A Índia não divulgou nenhuma evidência para sustentar suas alegações de que atingiu seu alvo e matou dezenas de militantes (o Paquistão disse que as bombas da Índia caíram em uma encosta aberta, e os moradores locais dizem que ninguém ficou ferido). No entanto, Modi fez dos ataques uma peça central de sua campanha – prova não apenas de sua posição linha dura em relação à segurança nacional, mas da perfídia de qualquer um que questione a linha oficial.
"A nova Índia vai matar terroristas em suas casas", disse Modi em um recente comício em Uttar Pradesh, o maior estado da Índia. Enquanto isso, ele disse, seus oponentes pedem evidências do impacto do ataque, um sinal de que eles não confiam nas forças armadas nem respeitam os sacrifícios de soldados. Em outro comício na terça-feira, ele pediu que os eleitores de primeira viagem votassem em honra do ataque aéreo de Balakot.
A estratégia de Modi é "construir uma política de ansiedade, apresentando a Índia como estando sob ataque implacável e em perigo mortal de inimigos externos e internos", escreveu Pratap Bhanu Mehta, cientista político e vice-chanceler da Universidade Ashoka, no Indian Express. "Isso cria uma cultura onde questões elementares de fato e de responsabilidade são imobilizadas".
Modi reserva a maior parte de seu desprezo para o seu principal oponente: Rahul Gandhi, o líder do Congresso Nacional Indiano, cujo pai, avó e bisavô serviram como primeiro-ministro. Modi o chama de "príncipe” de "membro da dinastia" e tem o atacado abertamente, acusando Gandhi de "fugir" de áreas onde os hindus são a maioria.

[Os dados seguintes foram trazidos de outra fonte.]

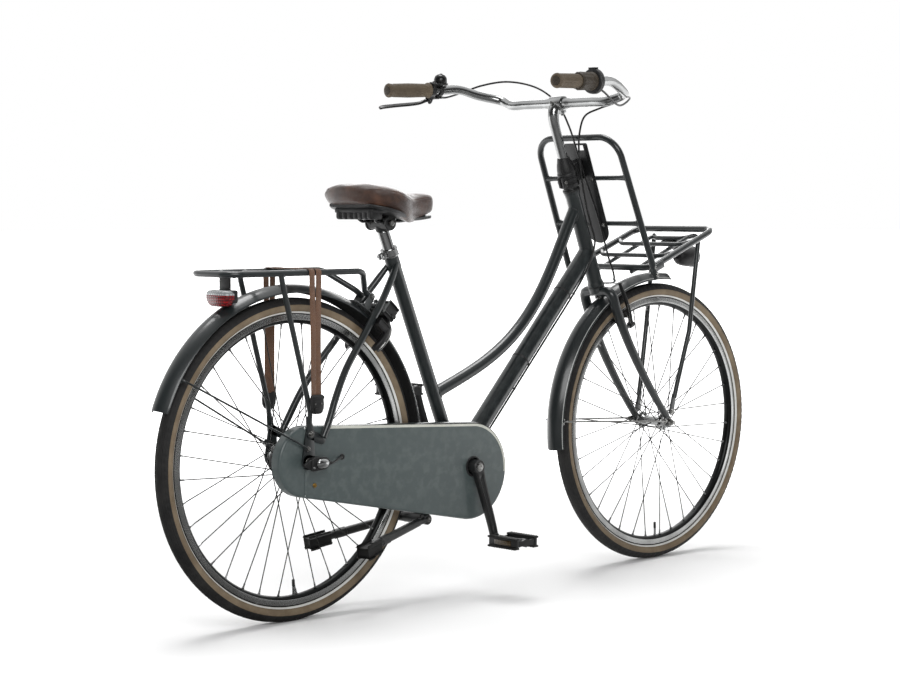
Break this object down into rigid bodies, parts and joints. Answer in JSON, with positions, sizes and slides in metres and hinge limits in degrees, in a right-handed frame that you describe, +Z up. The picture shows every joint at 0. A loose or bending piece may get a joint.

Enquanto Modi está fazendo o seu melhor para apresentar sua vitória como inevitável, o resultado é incerto. Comparado com cinco anos atrás, a oposição está mais unificada, e Modi deve enfrentar uma tendência anti-incumbência entre os eleitores indianos. Os agricultores acumularam queixas e suas preferências continuam sendo um mistério. Ainda assim, pesquisas de opinião sugerem que Modi vai ganhar a reeleição quando os resultados das eleições gerais de várias fases da Índia forem anunciados em 23 de maio. Com seis semanas e quase um bilhão de votos para serem contados, tudo é possível.